LGから新ブランドのスマートフォン「VELVET」が発売になります。といってもまずは海外でのお話。とはいえここのところ積極的に日本にも最新モデルを投入しているLGだけに、今年の夏以降に日本向け5Gスマートフォンとして発売される可能性は大いにあります。
LG VELVETはハイスペックな「Gシリーズ」や最新技術を搭載した「Vシリーズ」が他社のフラッグシップモデルほどの存在感を示せないことから、主力モデルの路線変更を大胆に行うべく登場するモデルです。SoCはSnapdragon 765を搭載し価格は10万円以下、5Gスマートフォンとして買いやすい製品となります。
日本でもこれから発売になる「V60 ThinQ」はパワフルで性能を重視したモデルです。それに対してVELVETはデザインを重視したライフスタイルパートナーという位置づけで、メインターゲットは30代の女性とのこと。それもあってか本体カラーはLGらしからぬAurora White、Aurora Green、Aurora Gray、Illusion Sunsetの4色。サンセットのグラデーション仕上げは美しく感じられます。この手の背面処理は他メーカーがすでに採用しており、LGは遅れての参戦なのでもうちょっと大胆な色にしてほしいとも思いますが、まずはVELVETブランド1号機ということで様子見というところでしょうか。
さてVELVETで特筆すべきは2点あります。まずはLGの上位モデルが立て続けに採用しているデュアルスクリーンケースへの対応。2460x1080ピクセルのディスプレイをもう1枚追加可能で、2つのアプリの同時表示にも対応。動画をながら視聴することが多い5G時代には便利なアイテムです。使い勝手はソフトバンクで「V8X ThinQ」を使っている人なら理解していることでしょう。新たにアプリ2つのセットを作り、ワンタップで2つのアプリを左右に表示する機能も追加されるなど、さらに使いやすくなっています。
またカラーはチタンとホワイトの2色となり、VELVET本体の色に合わせて好きなカラーを選べるようになりました。背面には見やすい小型ディスプレイも搭載され、閉じたままでもある程度の情報を見ることもできるようになりました。デュアルスクリーンケースも今までの機種よりさらに使い勝手が高められているわけです。
ちなみにVELVETとV60 ThinQは同じサイズのディスプレイを搭載していますが、VELVETのディスプレイは左右の角を落としたカーブ形状。そのため本体サイズもVELVETが167.2 x 74.1 x 7.9 mm、180g。V60 ThinQが169.3 x 77.6 x 8.9 mm、218gと異なります。

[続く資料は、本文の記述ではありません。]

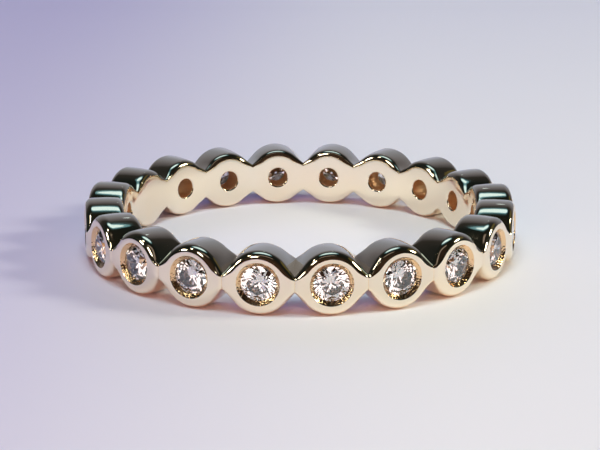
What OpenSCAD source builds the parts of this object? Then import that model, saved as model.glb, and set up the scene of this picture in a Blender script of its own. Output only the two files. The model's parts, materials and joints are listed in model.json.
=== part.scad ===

今後もデュアルスクリーンケースの使いまわしはせず新機種ごとに新しいケースを提供していくのでしょう。
さてもう1つの特徴がスタイラスペンへの対応です。4096階調対応のスタイラスペン「LG Stylus Pen」が別売され利用できます。このペンはワコムの技術(Wacom AES 2.0)を採用するため充電が不要。すでに日本でも発売になっているLGの軽量薄型ノートPC、LG gramの2 in 1モデル(日本発売品は14T990-GA75J)でも採用されているものです。
同じワコムの技術を採用するサムスンの「Galaxy Note」シリーズとも互換があるのか、そのGalaxy Note向けに出ているステーショナリーメーカーLAMYのデジタルペンは使えるのか、などにも興味がわきます。いずれにせよ片側の画面を見ながらもう片側の画面にメモを取る、なんて使い方もできれば2画面スマートフォンの活用範囲も広がります。パームリジェクションに対応しているかどうかも気になるところ。
他の機能はカメラ画質がカメラが4800万画素+800万画素+500万画素で、広角のメインカメラをフルに使うなら不満はないでしょうね。フロントカメラも1600万画素あります。カメラでは動画撮影時の音声録画機能が強化されており、ASMRレコーディングやボイスアウトフォーカスなども搭載されています。このあたりは実際にどんな動画が撮れるかの実例をデモしてユーザーに使い方の認知を広げてほしいもの。5G時代のカメラは動画性能がより重視されていくはずですから。
本体価格は韓国で88万9800ウォン、約7万8000円です。24回払いなら月々3000円ちょっと。10万円以下の5Gスマートフォンはいまのところ中国メーカーの独擅場となっていますが、VELVETはそれらと比べても「2画面」「ペン」という大きなアドバンテージがあります。ペン対応になりビジネスユースにも使えることから、5Gスマートフォンの中でも大化けする存在になるかもしれません。ぜひ日本でも発売してほしいものです。